今月の法話 2024年5月

偽物を本物と見間違う私の眼

 ブランド製バックのコピー商品が出回っていて、一見しても専門家でなければ中々わからないそうです。しかし本物と比べるといろいろな違いがあるそうで、いくら精巧に作られたコピー製品でも本物と比べると、偽物だという事がわかるという事です。
 さて、宗教の場合はどういうことなのでしょうか。
親鸞聖人は宗教を「真・仮・偽」の三つに分類されておられます。「真」とは真実の宗教で浄土真宗の事です。次に「仮」とは真実の宗教に誘引するための手立て・方便としてのもの。最後に「偽」とは本物らしくっているもの、という事です。
 大安吉日の週末はホテルや結婚式場が大賑わいと聞きますし、友引に葬儀をしないのも相変わらずです。病気平癒、家内安全、合格祈願、良縁祈願、交通安全とありとあらゆる願い事が仏教や神道として世の中に蔓延し、多くの人々がそうしたことに執らわれ、振り回され、挙句の果てにカルト宗教にはまり込んでいく人も少なからずいます。そうしたものを親鸞聖人は「偽りの宗教」として退けておられました。
 私が若い頃よくご門徒の方から「お寺さん、門徒もの知らずというから、わしらは教えの事について何も知らなくても良いんだよね?」という事を度々言われたことがあります。「門徒もの知らず」とは本来、「門徒物忌み知らず」という言葉が変形して、意味さえも変形したものです。古代から近世以降まで、気象の事はよく改名されていないし、医療も十分ではありませんでした。ですから病気や天災・飢饉のときには神仏に祈祷をして、何とか解決を図りたいと思った事でしょう。
 しかし、親鸞聖人の教えを実直にいただいた人々はそうした時代にあっても、占いや加持祈祷をしなかったのです。また、「赤不浄・黒不浄」のように、お産や死を不浄のものともしなかったのです。
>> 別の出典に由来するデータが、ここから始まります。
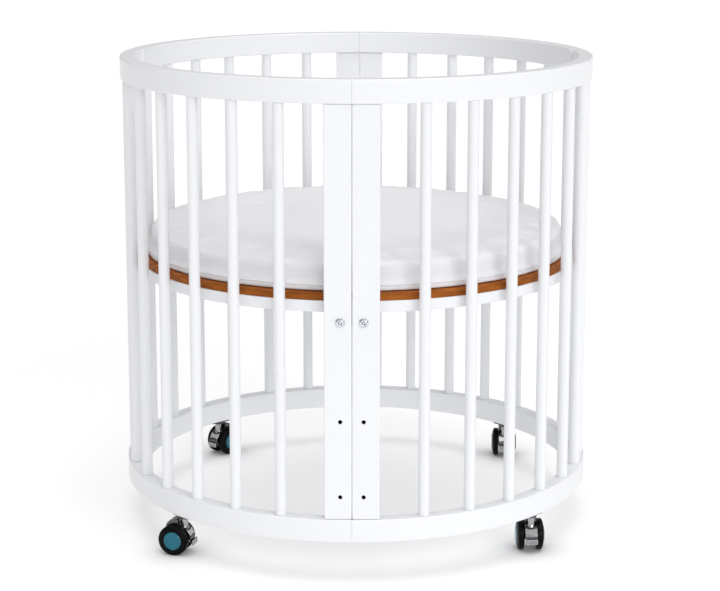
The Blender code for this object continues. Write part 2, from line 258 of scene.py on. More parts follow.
class Paint:
    """A node material with a Principled shader and short ways to add to it."""

    def __init__(self, name, **values):
        self.material = bpy.data.materials.new(name)
        self.material.use_nodes = True
        self.tree = self.material.node_tree
        self.shader = self.tree.nodes["Principled BSDF"]
        for socket, value in values.items():
            self.shader.inputs[socket.replace("_", " ")].default_value = value
        self.height = None
        coordinates = self.tree.nodes.new("ShaderNodeTexCoord")
        self.place = coordinates.outputs["Object"]

    def node(self, kind, inputs=(), **settings):
        made = self.tree.nodes.new(kind)
        for setting, value in settings.items():
            setattr(made, setting, value)
        for key, value in dict(inputs).items():
            if isinstance(value, bpy.types.NodeSocket):
                self.tree.links.new(value, made.inputs[key])
            else:
                made.inputs[key].default_value = value
        return made

    def math(self, operation, first, second=0.0):
        return self.node("ShaderNodeMath", {0: first, 1: second}, operation=operation).outputs[0]

    def scaled(self, scale, source=None):
        inputs = {"Vector": source or self.place, "Scale": scale}
        return self.node("ShaderNodeMapping", inputs).outputs[0]

    def noise(self, scale, detail=3.0, source=None, roughness=0.55):
        """Fractal noise, 0 to 1; scale is in cells for each metre, one number or three."""
        stretch = scale if hasattr(scale, "__len__") else (scale,) * 3
        inputs = {"Vector": self.scaled(stretch, source), "Scale": 1.0, "Detail": detail,
                  "Roughness": roughness}
        return self.node("ShaderNodeTexNoise", inputs).outputs["Fac"]

    def spread(self, value, low, high, to_low=0.0, to_high=1.0):
        inputs = {"Value": value, "From Min": low, "From Max": high, "To Min": to_low,
                  "To Max": to_high}
        return self.node("ShaderNodeMapRange", inputs).outputs[0]

    def mix(self, share, first, second):
        made = self.node("ShaderNodeMix", data_type="RGBA")
        for key, value in ((0, share), (6, first), (7, second)):
            if isinstance(value, bpy.types.NodeSocket):
                self.tree.links.new(value, made.inputs[key])
            else:
                made.inputs[key].default_value = value if key == 0 else (*value, 1.0)
        return made.outputs[2]

    def around(self, radius):
        """Coordinates that run along the ring, outwards and up."""
        parts = self.node("ShaderNodeSeparateXYZ", {0: self.place}).outputs
        turn = self.math("MULTIPLY", self.math("ARCTAN2", parts[1], parts[0]), radius)
        squares = [self.math("MULTIPLY", part, part) for part in parts[:2]]
        outwards = self.math("SQRT", self.math("ADD", *squares))
        return self.node("ShaderNodeCombineXYZ", {0: turn, 1: outwards, 2: parts[2]}).outputs[0]

    def edges(self):
        """About 0.5 on flat places, more on convex edges."""
        return self.node("ShaderNodeNewGeometry").outputs["Pointiness"]

    def use(self, socket, value):
        self.tree.links.new(value, self.shader.inputs[socket])

    def bump(self, value, distance, strength=1.0):
        """Adds relief of a real depth to what is there."""
        inputs = {"Height": value, "Distance": distance, "Strength": strength}
        if self.height:
            inputs["Normal"] = self.height
        self.height = self.node("ShaderNodeBump", inputs).outputs[0]
        self.use("Normal", self.height)


LACQUER_WHITE = (0.860, 0.868, 0.892)
LACQUER_SHADE = (0.828, 0.833, 0.850)


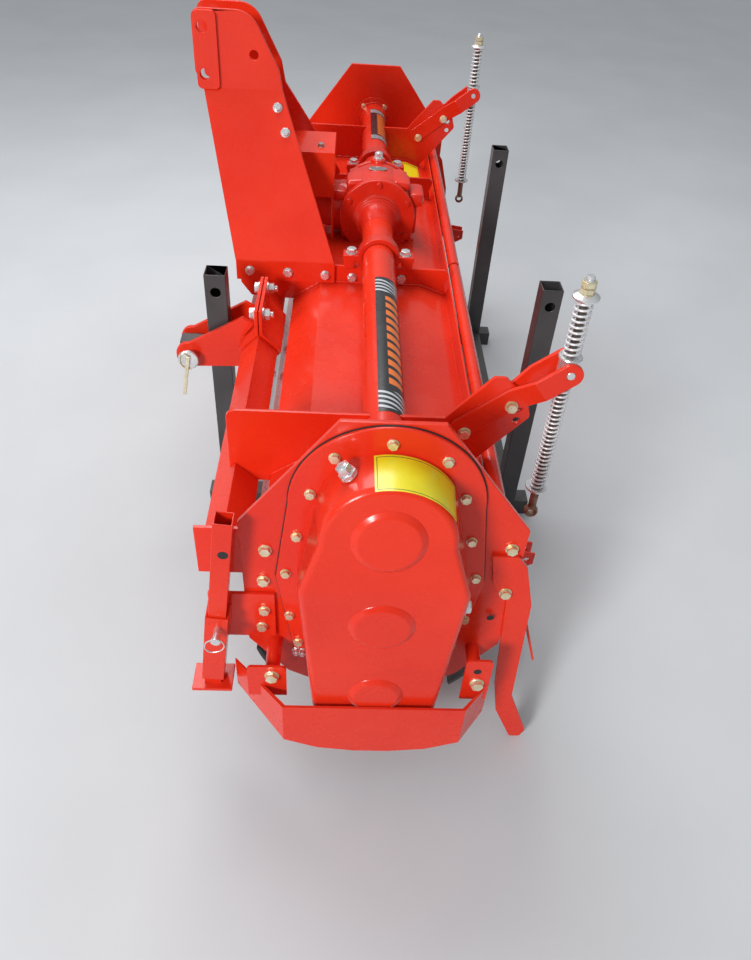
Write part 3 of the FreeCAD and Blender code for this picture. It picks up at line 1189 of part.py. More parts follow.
def tine_shape(hand, disc_thick):
    """One bent tine pointing up at x zero; hand says which way its foot turns.

    Its section is turned about the rotor's axis, so that its foot follows the tine's own circle,
    and the side view, swept back from the way the rotor turns, cuts it out of that ring.
    """
    thick, reach, bend = number("tine_thick"), number("tine_reach"), number("tine_bend")
    root, wide, sweep = number("rotor_disc_dia / 2 - tine_hold"), number("tine_wide"), number("tine_sweep")
    back = disc_thick if hand > 0 else 0
    face, tip = back + hand * thick, back + hand * number("tine_foot")
    middle_x, middle_z = face + hand * bend, reach - thick - bend
    turns = (0, math.pi / 4, math.pi / 2)
    inner, outer = [[FreeCAD.Vector(middle_x - hand * radius * math.cos(turn), 0,
                                    middle_z + radius * math.sin(turn)) for turn in turns]
                    for radius in (bend, bend + thick)]
    corners = [FreeCAD.Vector(x, 0, z) for x, z in (
        (face, root), (back, root), (tip, reach), (tip, reach - thick))]
    edges = [
        Part.makeLine(corners[0], corners[1]),
        Part.makeLine(corners[1], outer[0]),
        Part.Arc(*outer).toShape(),
        Part.makeLine(outer[2], corners[2]),
        Part.makeLine(corners[2], corners[3]),
        Part.makeLine(corners[3], inner[2]),
        Part.Arc(*inner).toShape(),
        Part.makeLine(inner[0], corners[0]),
    ]
    section = Part.Face(Part.Wire(edges))
    axis = FreeCAD.Vector(1, 0, 0)
    section.rotate(FreeCAD.Vector(0, 0, 0), axis, -45)
    ring = section.revolve(FreeCAD.Vector(0, 0, 0), axis, 90)
    heights = (root - 1, (root + reach) * 0.6, reach + 1)
    rear, front = [[FreeCAD.Vector(-number("tine_foot"), half - sweep * share, high)
                    for share, high in zip(shares, heights)]
                   for half, shares in ((-wide / 2, (0, 0.1, 1)), (wide / 2, (0, 0.2, 0.8)))]
    outline = Part.Wire([Part.Arc(*rear).toShape(), Part.makeLine(rear[2], front[2]),
                         Part.Arc(*front).toShape(), Part.makeLine(front[0], rear[0])])
    side_view = Part.Face(outline).extrude(FreeCAD.Vector(3 * number("tine_foot"), 0, 0))
    return ring.common(side_view)


def rotor_bearing():
    at = ("width_inside / 2 + plate_thick", "0", "rotor_high")
    disc = rod("bearing_disc", "bearing_dia / 2", "bearing_flange_thick", at)
    boss = cone("bearing_boss", "bearing_boss_dia / 2", "bearing_boss_dia / 2 - bearing_draft",
                "bearing_out", at)
    subpart(join("rotor_bearing_whole", [disc, boss]), "rotor_bearing_right")


def build():
    side_plates()
    hood()
    front_beam()
    outer_supports()
    centre_supports()
    tube_clamps()
    axle_tubes()
    gearbox()
    shaft_shield()
    mast()
    hitch_brackets()
    transport_stand()
    gear_case()
    case_guard()
    runners()
    parking_legs()
    trailing_board()
    spring_gear()
    rotor()
    rotor_bearing()
    doc.recompute()


def centre_machine():
    """Sets the sheet's origin cells, so that the box of all pieces is centred on X and Y."""
    box = FreeCAD.BoundBox()
    for thing in SUBPARTS:
        box.add(thing.Shape.BoundBox)
    line = {row[0]: index for index, row in enumerate(SIZES, 1)}
    sheet.set("B%d" % line["origin_x"], "%.3f" % -box.Center.x)
    sheet.set("B%d" % line["origin_y"], "%.3f" % -box.Center.y)
    doc.recompute()


def check_and_write():
    for thing in doc.Objects:
        if "Invalid" in thing.State or "Error" in thing.State:
            raise RuntimeError("%s did not build: %s" % (thing.Name, thing.State))
    os.makedirs("parts", exist_ok=True)
    for thing in SUBPARTS:
        if thing.Shape.isNull() or not thing.Shape.isValid() or not thing.Shape.Solids:
            raise RuntimeError("%s has no sound shape" % thing.Label)
    for thing in SUBPARTS:
        thing.Shape.exportStep("parts/%s.step" % thing.Label)


build()
centre_machine()
check_and_write()
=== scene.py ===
import math
import bpy
from mathutils import Matrix, Vector


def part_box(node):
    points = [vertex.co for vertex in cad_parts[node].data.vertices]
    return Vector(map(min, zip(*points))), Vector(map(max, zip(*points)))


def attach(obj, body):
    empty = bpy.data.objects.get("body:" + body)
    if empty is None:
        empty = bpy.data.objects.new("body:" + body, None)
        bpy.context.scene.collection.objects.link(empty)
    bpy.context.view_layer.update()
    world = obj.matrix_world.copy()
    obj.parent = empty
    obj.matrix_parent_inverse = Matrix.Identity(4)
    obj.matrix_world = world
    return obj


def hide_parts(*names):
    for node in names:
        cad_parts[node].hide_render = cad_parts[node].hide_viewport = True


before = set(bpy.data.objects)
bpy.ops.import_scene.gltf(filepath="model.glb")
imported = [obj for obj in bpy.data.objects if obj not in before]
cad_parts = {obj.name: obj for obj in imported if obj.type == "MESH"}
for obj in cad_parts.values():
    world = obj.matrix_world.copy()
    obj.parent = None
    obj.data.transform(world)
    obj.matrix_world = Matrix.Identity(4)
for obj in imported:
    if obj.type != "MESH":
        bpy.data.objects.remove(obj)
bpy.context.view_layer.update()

# Places are in millimetres: x from the middle between the side plates, y from the axle tube and
# z from the floor. spot() turns them into the frame's metres.

# Outer faces of the side plates, runners and parking legs, out from the middle
PLATE_FACE, RUNNER_FACE, LEG_FACE = 994, 1002, 1039.5
# Heights of the axle tube's axis, the rotor's axis and the spring rods' pins
TUBE_HIGH, ROTOR_HIGH, PIN_HIGH = 700, 310, 848
# X of the gearbox and mast, and how far the clamps and hitch brackets stand from it on each side
HEAD, CLAMP_REACH, HITCH_REACH = 210, 305, 462
# The outer supports, out from the middle; half a support's thickness; the mast plates' thickness
SUPPORT, SUPPORT_HALF, MAST_THICK = 790, 4, 10
# The ways that fasteners point
LEFT, RIGHT, FRONT, BACK, UP = (-1, 0, 0), (1, 0, 0), (0, 1, 0), (0, -1, 0), (0, 0, 1)
# Pale brown dust, as a colour
DUST = (0.42, 0.36, 0.31, 1)

plate_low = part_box("side_plate_left")[0]
tube_low, tube_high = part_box("axle_tube_left")
shift = Vector((plate_low.x + PLATE_FACE / 1000, (tube_low.y + tube_high.y) / 2, 0))


def spot(x, y, z):
    """A place in the frame, from millimetres."""
    return Vector((x, y, z)) / 1000 + shift


# Finishes

def link_noise(tree, place, scale, detail, rough=0.5):
    """Noise over a place."""
    noise = tree.nodes.new("ShaderNodeTexNoise")
    noise.inputs["Scale"].default_value = scale
    noise.inputs["Detail"].default_value = detail
    noise.inputs["Roughness"].default_value = rough
    tree.links.new(place, noise.inputs["Vector"])
    return noise.outputs["Fac"]


def link_range(tree, value, low, high, start, end):
    """A value between low and high, carried to between start and end."""
    span = tree.nodes.new("ShaderNodeMapRange")
    span.inputs["From Min"].default_value = low
    span.inputs["From Max"].default_value = high
    span.inputs["To Min"].default_value = start
    span.inputs["To Max"].default_value = end
    tree.links.new(value, span.inputs["Value"])
    return span.outputs["Result"]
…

そうした生き方を他宗の人々は奇異に思い、「門徒(真宗)の者たちは、占いや加持祈祷をしない、穢れという観念も持たない、もの忌知らず」と呼んでいたのです。 
 親鸞聖人は

かなしきかなや道俗の(悲しいことですが僧侶もそうでない者も) 
良時吉日えらばしめ(日の吉凶に執らわれて)
天神地祇をあがめつつ(天の神・地の神を崇めて)
ト占祭祀つとめとす(占いや祭祀をしています)
   「愚禿悲歎述懐和讃」

と嘆かれておられました。
 偽の宗教と見抜くには真の宗教(浄土真宗)を知らなければなりません。仏教(浄土真宗)は因果の道理をわきまえつつ、占いや日の吉凶、穢れ観や差別に執らわれない、自立(自律)した人生を自分の手で切り拓く道を歩むことを教えています。